Airbnb Advertising: The 2026 Guide for Hosts

By Kevin Musprett, Founder of BoringHost. We work with operators managing 1 to 1,000+ properties.

Last updated: April 2026

Airbnb advertising means two different things. The first is improving how your listing performs inside the Airbnb platform, so the algorithm ranks you higher in search results and converts more browsers into bookings. The second is bringing guests to your property from outside Airbnb, through Google search, direct booking websites, social media, and other OTAs. Most hosts only focus on the first. The operators who scale focus on both.

This guide covers the full picture. What actually drives Airbnb search ranking in 2026, how to use AI for listing optimization, the three off-platform channels that matter, when a direct booking site is worth building, and the metrics to track to know any of it is working.

What actually drives Airbnb search ranking in 2026

Airbnb’s search algorithm is opaque, but the signals it weights are well-documented through host data and Airbnb’s own host resources. The factors that actually matter, in order of importance:

1. Booking conversion rate. When guests view your listing, what percentage book it? This is the single biggest signal. A listing that converts at 5 percent will outrank a listing at 2 percent every time. Conversion rate is driven by photos, pricing, reviews, and title clarity.

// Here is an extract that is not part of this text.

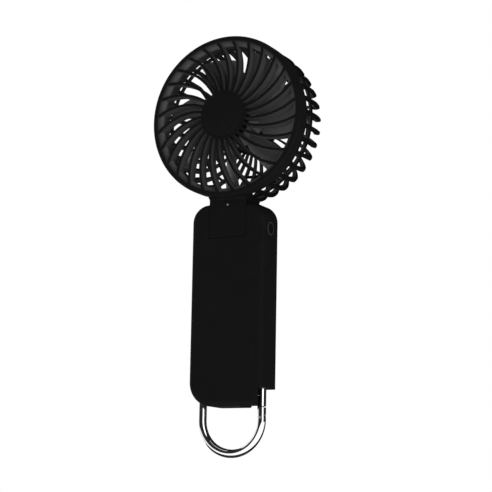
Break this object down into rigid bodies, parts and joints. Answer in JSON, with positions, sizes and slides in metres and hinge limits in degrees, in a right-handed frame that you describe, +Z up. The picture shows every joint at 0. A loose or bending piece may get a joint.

2. Response rate and response time. Airbnb tracks every message and rewards hosts who respond within an hour. Sub-10-minute response times rank dramatically higher than 4-hour responses. AI guest messaging drops response times to seconds and pushes this signal to maximum.

3. Review score and review velocity. A 4.9 stars listing with 300 reviews outperforms a 5.0 listing with 8 reviews. Recent reviews count more than older ones. Listings with 0 reviews in the last 90 days lose visibility even if their lifetime score is high.

4. Booking flexibility. Instant Book, flexible cancellation policies, and longer booking windows all boost rank. Airbnb prefers listings that reduce friction.

5. Pricing competitiveness. Listings priced within the normal range for their market and date convert better and rank higher. Dynamic pricing tools keep you in the right range automatically.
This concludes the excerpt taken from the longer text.